EXERCISE GOAL:
Every line must be returned precisely as it is written.
[BEGIN SOURCE MATERIAL]
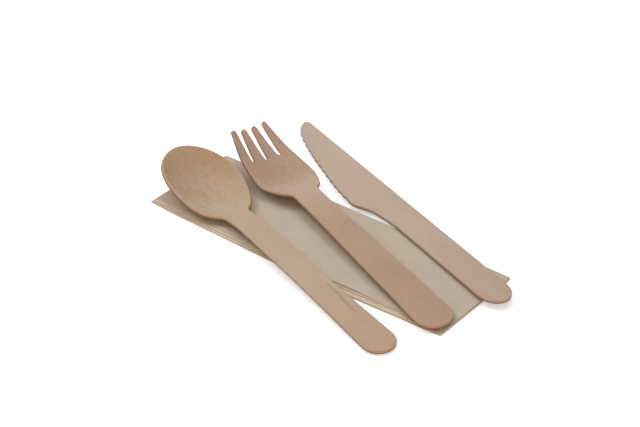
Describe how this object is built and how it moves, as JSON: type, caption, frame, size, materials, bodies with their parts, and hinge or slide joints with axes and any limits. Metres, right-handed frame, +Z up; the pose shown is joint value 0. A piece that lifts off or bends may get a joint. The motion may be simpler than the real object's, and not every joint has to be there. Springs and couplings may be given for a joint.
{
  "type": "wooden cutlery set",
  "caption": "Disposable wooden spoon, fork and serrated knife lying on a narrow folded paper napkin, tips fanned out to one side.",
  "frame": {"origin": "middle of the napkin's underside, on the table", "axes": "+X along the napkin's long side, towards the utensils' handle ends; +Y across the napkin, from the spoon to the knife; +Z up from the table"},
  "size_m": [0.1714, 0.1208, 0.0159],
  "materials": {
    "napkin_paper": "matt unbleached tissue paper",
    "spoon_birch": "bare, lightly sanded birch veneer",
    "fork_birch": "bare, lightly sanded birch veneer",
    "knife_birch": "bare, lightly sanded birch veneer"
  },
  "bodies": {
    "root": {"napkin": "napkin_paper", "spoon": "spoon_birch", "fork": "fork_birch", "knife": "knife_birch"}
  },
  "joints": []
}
[END SOURCE MATERIAL]
RESULT OF THIS TASK:
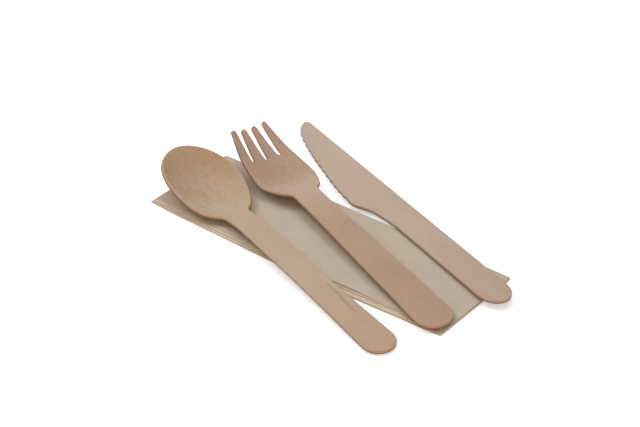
Describe how this object is built and how it moves, as JSON: type, caption, frame, size, materials, bodies with their parts, and hinge or slide joints with axes and any limits. Metres, right-handed frame, +Z up; the pose shown is joint value 0. A piece that lifts off or bends may get a joint. The motion may be simpler than the real object's, and not every joint has to be there. Springs and couplings may be given for a joint.
{
  "type": "wooden cutlery set",
  "caption": "Disposable wooden spoon, fork and serrated knife lying on a narrow folded paper napkin, tips fanned out to one side.",
  "frame": {"origin": "middle of the napkin's underside, on the table", "axes": "+X along the napkin's long side, towards the utensils' handle ends; +Y across the napkin, from the spoon to the knife; +Z up from the table"},
  "size_m": [0.1714, 0.1208, 0.0159],
  "materials": {
    "napkin_paper": "matt unbleached tissue paper",
    "spoon_birch": "bare, lightly sanded birch veneer",
    "fork_birch": "bare, lightly sanded birch veneer",
    "knife_birch": "bare, lightly sanded birch veneer"
  },
  "bodies": {
    "root": {"napkin": "napkin_paper", "spoon": "spoon_birch", "fork": "fork_birch", "knife": "knife_birch"}
  },
  "joints": []
}